В результате имена подозреваемых так и не называются, АЖУР выполняет свою договоренность и не разглашает подробностей дела. Со стороны прокуратуры наблюдается тотальное игнорирование обращений с просьбой "вести следствие открыто и объективно". Так, Льву Годованнику, юристу, бывшему сотруднику АЖУРа, ныне первому заместителю главного редактора газеты "Вечерний Петербург" было категорически отказано в ознакомлении с материалами дела. Мать Максимова, Римма Васильевна, признанная в рамках данного уголовного дела потерпевшей, узнает о версиях преступления из газет. На этой конференции она выступила с обращением-просьбой к коллегам своего сына:
— Год назад многие газеты писали об убийстве Максима, писали с большим или меньшим чувством такта. Сообщали подробности преступления: кто, где, когда и за что убил моего сына. В то же время дело из прокуратуры Центрального района было передано в ведение Генеральной прокуратуры Санкт-Петербурга. Первоначально расследованием занимались коллеги Максима совместно с правоохранительными органами. О деталях убийства я узнавала из газет. Максим мой единственный сын. Это вся моя жизнь. Но мне как потерпевшей не считают нужной что-либо сообщать о ходе и результатах следствия. Для меня это — "тайна следствия"…
Я обращалась с письмами к начальнику Главного управления МВД, прокурору Санкт-Петербурга, генеральному прокурору, министру внутренних дел с просьбой о проведении объективного открытого расследования. О том же просил и Комитет защиты журналистов, обращаясь к президенту России. О том же просили "Репортеры без границ" в письмах к Зайцеву. Все эти письма остались без ответа.
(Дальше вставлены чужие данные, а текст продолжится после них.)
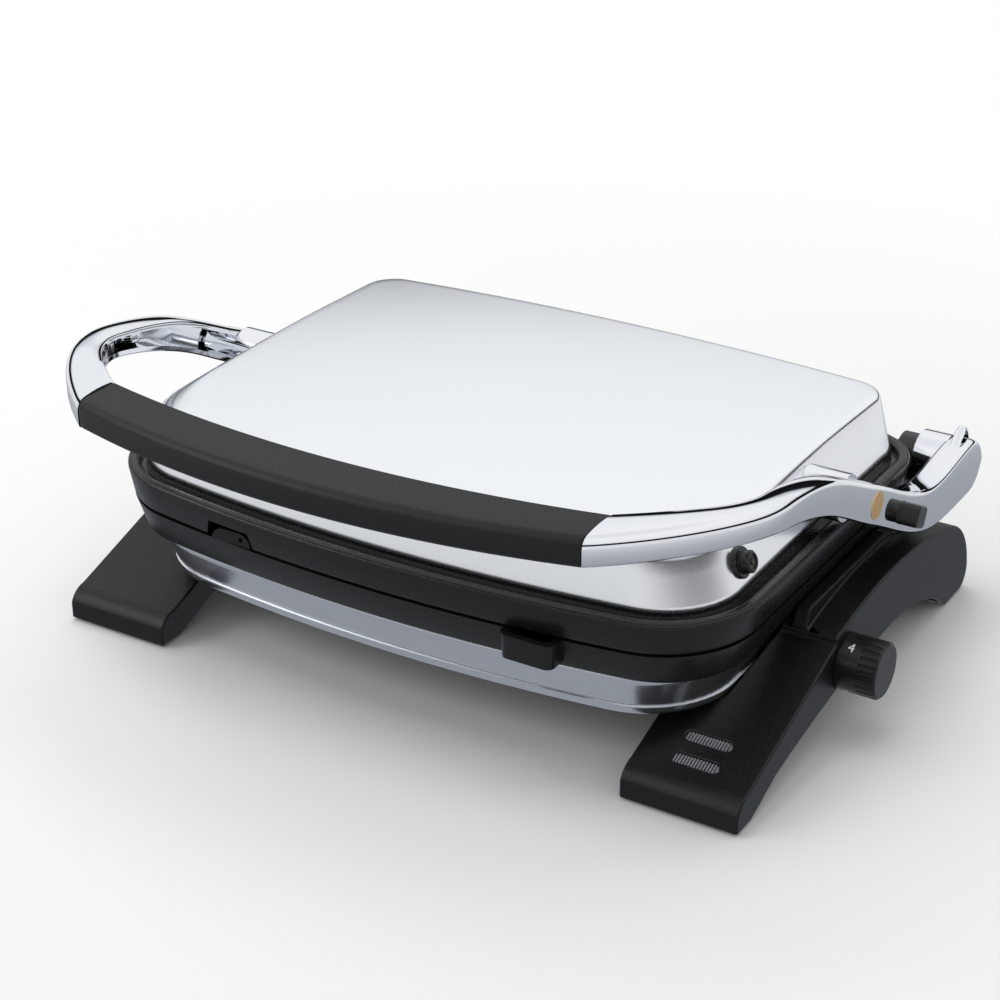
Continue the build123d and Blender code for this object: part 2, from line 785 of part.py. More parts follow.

Ответы же на мои письма были подписаны первым заместителем заместителя начальника какого-то отдела… В результате я не могла понять, кто мне отвечает, на какое письмо и из какого отдела. Да это было и не важно, потому что все ответы являлись, по сути, формальными отписками Генеральной прокуратуры. В феврале этого года я написала письмо Владимиру Владимировичу Путину. В апреле газета "Московская правда" опубликовала мое открытое письмо президенту. Результат один: я не имею никакой информации о том, как ведется расследование, каковы его результаты, да и введется ли расследование вообще. Я уверена, что никакая работа по этому делу не ведется. Поэтому я обращаюсь с просьбой к вам, коллегам Максима: поднимите свой голос, поддержите меня, потому что голоса матери никто слышать не хочет…
Из "ответов", поступающих из прокуратуры, следует, будто статья 161 Уголовно-процессуального кодекса запрещает разглашать информацию по делу и говорит о "недопустимости разглашения тайны материалов предварительного следствия". На этом основании отказывают в получении информации матери Максимова.
— Эта статья трактуется иначе, — поясняет ситуацию Лев Годованник. — Она гласит, что прокурор, следователь в целях недопущения разглашения сведений вправе предупредить участников процесса, лиц, знакомящихся с материалами дела, о неразглашении материалов следствия. Так ради бога, мы готовы дать любые расписки, лишь предоставьте нам информацию. Нет, нас сознательно не хотят знакомить с материалами, имеющимися в деле.